WHAT THIS TASK INVOLVES:
Scan the records below for the line containing "Recreate this object" and the line containing "arm_edge_round = 3.5". Copy both, plus every line between, exactly.

RECORDS FOR THIS EXERCISE:
• • • • •
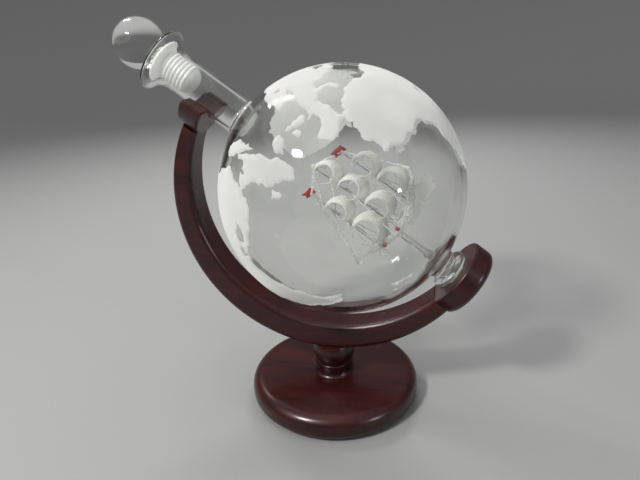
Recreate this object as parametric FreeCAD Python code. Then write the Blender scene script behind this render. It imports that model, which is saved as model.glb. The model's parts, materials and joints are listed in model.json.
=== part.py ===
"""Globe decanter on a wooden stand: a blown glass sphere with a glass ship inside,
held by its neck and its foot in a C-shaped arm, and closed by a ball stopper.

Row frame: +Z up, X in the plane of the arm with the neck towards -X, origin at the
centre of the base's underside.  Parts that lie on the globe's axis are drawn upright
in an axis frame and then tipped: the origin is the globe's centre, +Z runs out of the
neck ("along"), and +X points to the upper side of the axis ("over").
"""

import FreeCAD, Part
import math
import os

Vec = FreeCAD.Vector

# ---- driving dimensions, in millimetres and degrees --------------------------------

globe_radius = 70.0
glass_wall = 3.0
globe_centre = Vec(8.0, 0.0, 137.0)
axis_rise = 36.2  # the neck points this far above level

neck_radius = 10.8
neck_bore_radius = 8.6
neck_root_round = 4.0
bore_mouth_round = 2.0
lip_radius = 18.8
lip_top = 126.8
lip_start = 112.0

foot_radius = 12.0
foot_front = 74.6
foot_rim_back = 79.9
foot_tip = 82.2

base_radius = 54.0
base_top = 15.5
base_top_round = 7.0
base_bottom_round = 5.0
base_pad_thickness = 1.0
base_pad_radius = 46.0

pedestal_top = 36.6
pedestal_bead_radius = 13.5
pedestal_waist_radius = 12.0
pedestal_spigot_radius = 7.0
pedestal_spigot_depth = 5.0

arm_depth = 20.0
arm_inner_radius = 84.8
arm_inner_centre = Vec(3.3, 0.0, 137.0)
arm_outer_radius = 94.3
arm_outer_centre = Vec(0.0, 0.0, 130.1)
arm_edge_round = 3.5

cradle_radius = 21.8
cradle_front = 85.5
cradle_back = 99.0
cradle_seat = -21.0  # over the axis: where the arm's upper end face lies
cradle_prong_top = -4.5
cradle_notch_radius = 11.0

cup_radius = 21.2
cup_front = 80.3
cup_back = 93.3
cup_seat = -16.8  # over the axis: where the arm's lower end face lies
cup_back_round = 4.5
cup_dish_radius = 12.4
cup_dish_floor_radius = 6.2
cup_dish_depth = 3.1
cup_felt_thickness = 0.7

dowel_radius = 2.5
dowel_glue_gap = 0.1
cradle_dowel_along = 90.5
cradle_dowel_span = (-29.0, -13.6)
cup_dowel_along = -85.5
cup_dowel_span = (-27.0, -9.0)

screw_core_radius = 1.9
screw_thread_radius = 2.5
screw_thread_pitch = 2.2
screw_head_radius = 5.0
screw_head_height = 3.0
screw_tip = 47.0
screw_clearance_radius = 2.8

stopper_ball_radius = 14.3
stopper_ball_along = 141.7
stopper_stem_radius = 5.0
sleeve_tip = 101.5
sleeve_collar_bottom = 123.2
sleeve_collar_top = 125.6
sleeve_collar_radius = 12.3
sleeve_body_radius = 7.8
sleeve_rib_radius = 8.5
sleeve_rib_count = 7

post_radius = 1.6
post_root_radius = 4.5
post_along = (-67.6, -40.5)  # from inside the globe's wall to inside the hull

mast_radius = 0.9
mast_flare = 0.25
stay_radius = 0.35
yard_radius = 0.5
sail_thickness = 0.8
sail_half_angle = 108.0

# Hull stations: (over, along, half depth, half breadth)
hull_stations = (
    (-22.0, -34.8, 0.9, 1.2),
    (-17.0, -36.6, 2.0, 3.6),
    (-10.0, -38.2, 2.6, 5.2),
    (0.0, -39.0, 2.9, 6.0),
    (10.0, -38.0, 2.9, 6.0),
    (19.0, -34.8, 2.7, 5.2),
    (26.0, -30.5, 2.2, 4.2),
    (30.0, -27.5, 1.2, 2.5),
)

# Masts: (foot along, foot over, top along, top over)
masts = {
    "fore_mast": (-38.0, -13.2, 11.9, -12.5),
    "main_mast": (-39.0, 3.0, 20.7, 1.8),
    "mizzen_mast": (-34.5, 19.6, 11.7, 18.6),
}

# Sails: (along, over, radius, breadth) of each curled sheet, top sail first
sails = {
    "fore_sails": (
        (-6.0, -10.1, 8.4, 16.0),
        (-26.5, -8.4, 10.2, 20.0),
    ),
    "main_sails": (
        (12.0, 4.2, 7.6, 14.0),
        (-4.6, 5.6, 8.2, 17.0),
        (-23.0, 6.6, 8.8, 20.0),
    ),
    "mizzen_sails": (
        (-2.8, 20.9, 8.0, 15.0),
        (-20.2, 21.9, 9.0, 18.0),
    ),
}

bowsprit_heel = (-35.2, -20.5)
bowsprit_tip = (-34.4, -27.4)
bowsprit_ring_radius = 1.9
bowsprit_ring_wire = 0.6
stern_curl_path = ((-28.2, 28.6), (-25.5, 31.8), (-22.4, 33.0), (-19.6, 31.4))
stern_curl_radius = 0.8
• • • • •
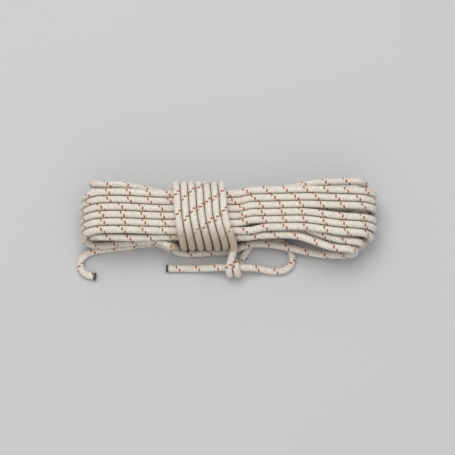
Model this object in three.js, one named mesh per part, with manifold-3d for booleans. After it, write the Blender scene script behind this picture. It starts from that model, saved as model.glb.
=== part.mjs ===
• • • • •
TASK OUTPUT:
Recreate this object as parametric FreeCAD Python code. Then write the Blender scene script behind this render. It imports that model, which is saved as model.glb. The model's parts, materials and joints are listed in model.json.
=== part.py ===
"""Globe decanter on a wooden stand: a blown glass sphere with a glass ship inside,
held by its neck and its foot in a C-shaped arm, and closed by a ball stopper.

Row frame: +Z up, X in the plane of the arm with the neck towards -X, origin at the
centre of the base's underside.  Parts that lie on the globe's axis are drawn upright
in an axis frame and then tipped: the origin is the globe's centre, +Z runs out of the
neck ("along"), and +X points to the upper side of the axis ("over").
"""

import FreeCAD, Part
import math
import os

Vec = FreeCAD.Vector

# ---- driving dimensions, in millimetres and degrees --------------------------------

globe_radius = 70.0
glass_wall = 3.0
globe_centre = Vec(8.0, 0.0, 137.0)
axis_rise = 36.2  # the neck points this far above level

neck_radius = 10.8
neck_bore_radius = 8.6
neck_root_round = 4.0
bore_mouth_round = 2.0
lip_radius = 18.8
lip_top = 126.8
lip_start = 112.0

foot_radius = 12.0
foot_front = 74.6
foot_rim_back = 79.9
foot_tip = 82.2

base_radius = 54.0
base_top = 15.5
base_top_round = 7.0
base_bottom_round = 5.0
base_pad_thickness = 1.0
base_pad_radius = 46.0

pedestal_top = 36.6
pedestal_bead_radius = 13.5
pedestal_waist_radius = 12.0
pedestal_spigot_radius = 7.0
pedestal_spigot_depth = 5.0

arm_depth = 20.0
arm_inner_radius = 84.8
arm_inner_centre = Vec(3.3, 0.0, 137.0)
arm_outer_radius = 94.3
arm_outer_centre = Vec(0.0, 0.0, 130.1)
arm_edge_round = 3.5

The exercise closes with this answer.